Once the bones are removed, you can slice the boneless loin into uniform portions. For a formal dinner, slices should be about 1/2 inch to 3/4 inch thick. Don’t forget to cut the bones apart and serve them as well—many guests consider the “ribs” to be the best part of the meal.
Common Pitfalls to Avoid
The most common mistake with a 14-pound prime rib is overcooking. Remember that you can always cook meat more, but you can never un-cook it. If you have guests who prefer different levels of doneness, aim for medium-rare in the center. The end cuts will naturally be more toward medium or medium-well, providing options for everyone at the table.
Another pitfall is using a pan that is too small. A 14-pound roast is long. Ensure your roasting pan allows for at least an inch of space around the meat so that hot air can circulate. If the roast is crammed against the sides of the pan, it will steam rather than roast.
Frequently Asked Questions
How many people will a 14 lb prime rib feed?
Generally, you should estimate one pound of raw roast per person. A 14-pound prime rib will comfortably feed 14 adults with generous portions. If you are serving many side dishes or have smaller eaters, it can stretch to feed up to 18 people.
Should I cook the prime rib covered or uncovered?

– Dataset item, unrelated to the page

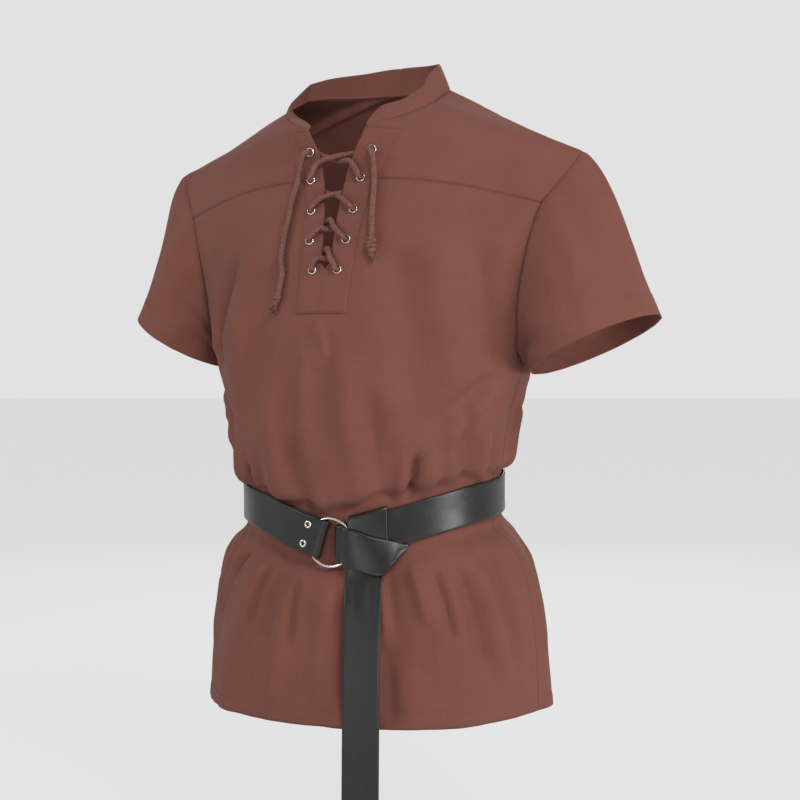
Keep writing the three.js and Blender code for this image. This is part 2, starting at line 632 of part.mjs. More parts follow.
function aroundWaist(distance) {
  return distance < -halfWaist ? distance + 2 * halfWaist : distance;
}
function fadedOut(distance, [from, to]) {
  return smooth((to - Math.abs(distance)) / (to - from));
}
function waistPlace(distance) {
  const wrapped = aroundWaist(distance);
  const side = wrapped < leftStrapEnd ? -1 : 1;
  const s = Math.min(wrapped * side, halfWaist - 1e-6);
  const k = Math.max(1, waist.findIndex((w) => w.s > s));
  const [a, b] = [waist[k - 1], waist[k]];
  const t = (s - a.s) / (b.s - a.s);
  const p = a.p.clone().lerp(b.p, t);
  const up = a.up.clone().lerp(b.up, t).normalize();
  const before = waist[Math.max(0, k - 2)].p;
  const after = waist[Math.min(waist.length - 1, k + 1)].p;
  const along = after.clone().sub(before).normalize();
  const mirror = (v) => vec(v.x * side, v.y, v.z);
  const place = { p: mirror(p), up: mirror(up), along: mirror(along).multiplyScalar(side) };
  if (side < 0) {
    const square = fadedOut(wrapped, kinkFade.left);
    place.up.addScaledVector(place.along, -square * place.up.dot(place.along)).normalize();
  }
  place.out = place.along.clone().cross(place.up).normalize();
  return place;
}
// The two straps run to the ring's centre, so the belt's middle line is shifted a little near the front
function strapShift(distance) {
  const toRight = smooth((distance - kink.from) / (kink.to - kink.from));
  const [left, right] = [fadedOut(distance, kinkFade.left), fadedOut(distance, kinkFade.right)];
  return kink.left * left * (1 - toRight) + kink.right * right * toRight;
}
function onWaist(distance, lift, up = 0) {
  const place = waistPlace(distance);
  place.p.addScaledVector(place.up, strapShift(aroundWaist(distance)));
  return place.p.addScaledVector(place.out, lift).addScaledVector(place.up, up);
}

// Belt strap, from its end turned back round the ring, round the waist to the ring again
const chord = Math.sqrt(ring.radius ** 2 - (strap.width / 2) ** 2);
const wireLeft = ring.centre - chord;
const wireRight = ring.centre + chord;
function wrapPoints(centre, inner, outer, reach, toRight, steps) {
  return Array.from({ length: steps + 1 }, (_, i) => {
    const a = -Math.PI / 2 + (Math.PI * i) / steps;
    const middle = (inner + outer) / 2;
    const along = (toRight ? 1 : -1) * reach * Math.cos(a);
    return { s: centre + along, lift: middle + ((outer - inner) / 2) * Math.sin(a) };
  });
}
const turnedLift = 12;
const foldReach = 7.3;
function strapStations() {
  const stations = [-50, -34, -18].map((s) => ({ s, lift: strap.lift }));
  stations.push(...wrapPoints(wireLeft, strap.lift, turnedLift, foldReach, true, 6));
  stations.push({ s: -18, lift: turnedLift }, { s: -34, lift: turnedLift - 0.4 }, { s: -52, lift: 8.6 },
    { s: -72, lift: 5.4 }, { s: -92, lift: 3.4 });
  const [from, to] = [-106, wireRight - 2 * halfWaist + 0.4];
  const count = 44;
  for (let i = 0; i <= count; i += 1) {
    stations.push({ s: from + ((to - from) * i) / count, lift: strap.lift });
  }
  return stations;
}
// A band of the strap's width and thickness through a list of stations
function band(stations, width, thick) {
  const places = stations.map(({ s, lift }) => ({ p: onWaist(s, lift), up: waistPlace(s).up }));
  const rows = places.map(({ p, up }, i) => {
    const before = places[Math.max(0, i - 1)].p;
    const after = places[Math.min(places.length - 1, i + 1)].p;
    const out = after.clone().sub(before).cross(up).normalize().multiplyScalar(thick / 2);
    const half = up.clone().multiplyScalar(width / 2);
    return [
      p.clone().add(half).add(out), p.clone().sub(half).add(out),
      p.clone().sub(half).sub(out), p.clone().add(half).sub(out),
    ];
  });
  const surface = new Surface();
  surface.grid(rows.map((row) => [...row, row[0]]), false);
  const [first, last] = [rows[0], rows[rows.length - 1]];
  surface.grid([[first[0], first[1]], [first[3], first[2]]], true);
  surface.grid([[last[0], last[1]], [last[3], last[2]]], false);
  return plain(surface);
}
function plain(surface) {
  const geometry = new THREE.BufferGeometry();
  const positions = surface.points.flatMap((p) => [p.x, p.y, p.z]);
  geometry.setAttribute('position', new THREE.Float32BufferAttribute(positions, 3));
  geometry.setIndex(surface.faces.flat());
  return geometry;
}

// Front band of the knot, from the ring's right side to its diagonal fold. top and foot are measured from
// the belt's middle, with a lift from the cloth at each.
const loopRows = table('s top foot liftTop liftFoot', [
  [44.3, 9, -33.5, 15.6, 18.4], [59, -1, -41, 14.4, 19.5], [74.4, -9.5, -48, 11, 19],
  [84.8, -15, -37.5, 9.6, 14.5], [95.1, -19.5, -28, 8.8, 10.4], [101.1, -22, -23.8, 8.2, 8.6],
]);
function loopSurface() {
  const wrap = wrapPoints(wireRight, strap.lift, turnedLift, foldReach, false, 5).map(({ s, lift }, i) => ({
    s, top: strap.width / 2 - i * 0.8, foot: -strap.width / 2 - i * 0.2, liftTop: lift, liftFoot: lift,
  }));
  const start = { s: 35, top: 13, foot: -30.5, liftTop: 15.5, liftFoot: 16.6 };
  const columns = [...wrap, start, ...loopRows].map(({ s, top, foot, liftTop, liftFoot }) => (
    [0, 0.5, 1].map((t) => onWaist(s, liftTop + (liftFoot - liftTop) * t, top + (foot - top) * t))));
  const surface = new Surface();
  surface.grid(columns, true);
  return surface;
}

// Tail of the belt, over the belt's top edge, down behind the front band and on past the hem
const tail = { centre: 57, columns: 4, hang: 61, leftLift: 12.5, rightLift: 6.9, foot: -862 };
const tailRows = table('z y in', [
  [-548, -122.5, 5.5], [-570, -127.5, 3.8], [-600, -132, 2.2], [-640, -136, 0.9], [-690, -138.5, 0],
  [-750, -139.5, 0], [-810, -140, 0], [-846, -140, 0],
]);
function tailSurface() {
  const columns = [];
  for (let j = 0; j <= tail.columns; j += 1) {
    const share = j / tail.columns;
    const s = tail.centre + strap.width * (share - 0.5);
    const lift = tail.leftLift + (tail.rightLift - tail.leftLift) * share;
    const edge = strap.width / 2;
    const onBelt = [
      { up: edge + 3.3, lift: strap.lift }, { up: edge + 3.3, lift: (strap.lift + lift) / 2 },
      { up: edge + 1.4, lift: lift - 0.6 },
      { up: edge - 4, lift }, { up: 0, lift }, { up: -edge, lift },
    ].map(({ up, lift: height }) => onWaist(s, height, up));
    const x = tail.hang + strap.width * (share - 0.5);
    const point = Math.abs(share - 0.5) * 2;
    const hanging = tailRows.map((row) => vec(x - row.in, row.y + 5 * share - 2.5, row.z));
    hanging.push(vec(x, tailRows[tailRows.length - 1].y + 5 * share - 2.5, tail.foot + 12 * point * point));
    columns.push([...onBelt, ...hanging]);
  }
  const surface = new Surface();
  surface.grid(columns, false);
  return surface;
}

// Ring, hung between the two turns of the strap
function ringGeometry() {
  const { along, out } = waistPlace(ring.centre);
  const turn = new THREE.Matrix4().makeBasis(along, out.clone().cross(along), out);
  const centre = onWaist(ring.centre, ring.lift, -ring.drop);
  const torus = new THREE.TorusGeometry(ring.radius, ring.wire, 8, 28);
  return torus.applyMatrix4(turn).translate(centre.x, centre.y, centre.z);
}

// Hollow rivets through the turned-back end
const rivet = { outer: 4.4, inner: 2.2, rise: 1, s: -15, apart: 11 };
function rivetGeometry(up) {
  const place = waistPlace(rivet.s);
  const seat = turnedLift - 0.1 + strap.thick / 2 + seamGap;
  const profile = [
    [rivet.inner, seat], [rivet.outer, seat], [rivet.outer - 0.6, seat + rivet.rise],
    [rivet.inner, seat + rivet.rise], [rivet.inner, seat],
  ].map(([r, h]) => new THREE.Vector2(r, h));
  return turnedOut(new THREE.LatheGeometry(profile, 12), { out: place.out, p: onWaist(rivet.s, 0, up) });
}

// Materials
const fabric = (color) => new THREE.MeshStandardMaterial({ color, roughness: 0.9, metalness: 0 });
const materials = {
  cloth: fabric(0x80504a),
  lace: fabric(0x74483f),
  leather: new THREE.MeshStandardMaterial({ color: 0x2c2927, roughness: 0.42, metalness: 0 }),
  metal: new THREE.MeshStandardMaterial({ color: 0xc9beb4, roughness: 0.28, metalness: 1 }),
};

const tunic = new THREE.Group();
tunic.name = 'medieval_tunic';
function add(name, geometry, material) {
  const mesh = new THREE.Mesh(geometry, material);
  mesh.name = name;
  tunic.add(mesh);
}
add('front', cutHoles(wall(front, -cloth / 2, cloth / 2)), materials.cloth);
add('back', wall(back, -cloth / 2, cloth / 2), materials.cloth);
add('yoke', cutHoles(wall(yoke, -cloth / 2, cloth / 2)), materials.cloth);
add('sleeve_left', wall(sleeveLeft, -cloth / 2, cloth / 2, armholeGap), materials.cloth);
add('sleeve_right', wall(sleeveRight, -cloth / 2, cloth / 2, armholeGap), materials.cloth);
add('collar', wall(collar, -cloth / 2, cloth / 2), materials.cloth);
add('placket', cutHoles(wall(placketSurface(), placketInner, placketOuter)), materials.cloth);
for (const { name, place } of eyeletPlaces) add(name, eyeletGeometry(place), materials.metal);
add('lace', tube(lacePoints(), lace.radius, lace.steps), materials.lace);
for (const [name, { side, rows, knot }] of Object.entries(tails)) {
  const points = rows.map((row) => tailPoint(side, row));
  add(`lace_end_${name}`, tube(points, lace.endRadius, tailSteps), materials.lace);
  add(`lace_knot_${name}`, knotGeometry(side, knot), materials.lace);
}
add('belt', band(strapStations(), strap.width, strap.thick), materials.leather);
add('belt_loop', wall(loopSurface(), -strap.thick / 2, strap.thick / 2), materials.leather);
add('belt_tail', wall(tailSurface(), -strap.thick / 2, strap.thick / 2), materials.leather);
add('ring', ringGeometry(), materials.metal);
add('rivet_top', rivetGeometry(rivet.apart), materials.metal);
add('rivet_low', rivetGeometry(-rivet.apart), materials.metal);

export default tunic;
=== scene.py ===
import math
import bpy
import bmesh
import numpy as np
from mathutils import Matrix, Vector, noise


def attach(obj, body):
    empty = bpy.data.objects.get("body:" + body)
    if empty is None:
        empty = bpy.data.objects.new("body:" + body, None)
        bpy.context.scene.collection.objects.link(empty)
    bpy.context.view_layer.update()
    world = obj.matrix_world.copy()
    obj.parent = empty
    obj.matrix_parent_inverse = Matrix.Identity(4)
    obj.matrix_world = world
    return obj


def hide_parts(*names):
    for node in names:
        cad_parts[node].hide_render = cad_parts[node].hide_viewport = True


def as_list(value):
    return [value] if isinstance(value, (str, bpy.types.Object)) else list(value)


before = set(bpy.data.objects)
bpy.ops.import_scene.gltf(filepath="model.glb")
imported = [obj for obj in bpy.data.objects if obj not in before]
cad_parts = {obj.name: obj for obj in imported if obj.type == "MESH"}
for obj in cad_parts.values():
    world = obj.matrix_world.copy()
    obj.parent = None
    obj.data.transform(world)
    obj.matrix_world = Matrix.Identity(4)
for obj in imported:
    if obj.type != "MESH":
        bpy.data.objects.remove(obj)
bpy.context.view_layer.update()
mm = 0.001  # shapes are worked out in millimetres and built in metres

# ---------- camera, at the wearer's left front
camera = {"azimuth": 28.0, "distance": 1.955, "height": -0.315, "focalPixels": 1710.0, "axisX": 371.0,
          "horizonY": 368.0}


def placeCamera(c):
    data = bpy.data.cameras.new("camera")
    data.sensor_width = 36.0
    data.lens = c["focalPixels"] * 36.0 / 800.0
    cam = bpy.data.objects.new("camera", data)
    bpy.context.scene.collection.objects.link(cam)
    az = math.radians(c["azimuth"])
    yaw = math.atan((400.0 - c["axisX"]) / c["focalPixels"])
    pitch = -math.atan((400.0 - c["horizonY"]) / c["focalPixels"])
    ahead = Vector((-math.sin(az), math.cos(az), 0.0))
    right = Vector((math.cos(az), math.sin(az), 0.0))
    place = -ahead * c["distance"] + Vector((0, 0, c["height"]))
    look = ahead * math.cos(yaw) + right * math.sin(yaw)
    look = look * math.cos(pitch) + Vector((0, 0, 1)) * math.sin(pitch)
    side = look.cross(Vector((0, 0, 1))).normalized()
    up = side.cross(look)
    cam.matrix_world = Matrix((
        (side.x, up.x, -look.x, place.x), (side.y, up.y, -look.y, place.y),
        (side.z, up.z, -look.z, place.z), (0, 0, 0, 1)))
    data.clip_end = 60.0
    bpy.context.scene.camera = cam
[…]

You should always cook prime rib uncovered. Covering the roast traps steam, which prevents the exterior from developing a brown, crispy crust. The goal of roasting is to use dry heat to caramelize the outside while keeping the inside tender.
Do I need to add water or liquid to the bottom of the roasting pan?
No, do not add water to the pan. Adding liquid creates steam, which interferes with the roasting process. The fat dripping from the 14-pound roast will provide plenty of moisture and base for a gravy or au jus later. If the drippings begin to smoke, you can place a few roughly chopped onions and carrots in the pan to absorb the heat.
Can I cook a 14 lb prime rib from frozen?
It is highly discouraged to cook a roast of this size from a frozen state. The outside will become dangerously overcooked and dry before the center even reaches a safe temperature. A 14-pound roast can take 3 to 4 days to thaw completely in the refrigerator. Always plan ahead to ensure the meat is fully thawed and brought to room temperature before hitting the oven.
What is the best way to reheat leftovers?
To avoid overcooking your beautiful medium-rare leftovers, place slices in a baking dish with a few tablespoons of beef broth. Cover the dish tightly with foil and heat in a 250 degree Fahrenheit oven until just warmed through. This “steaming” method preserves the texture better than a microwave.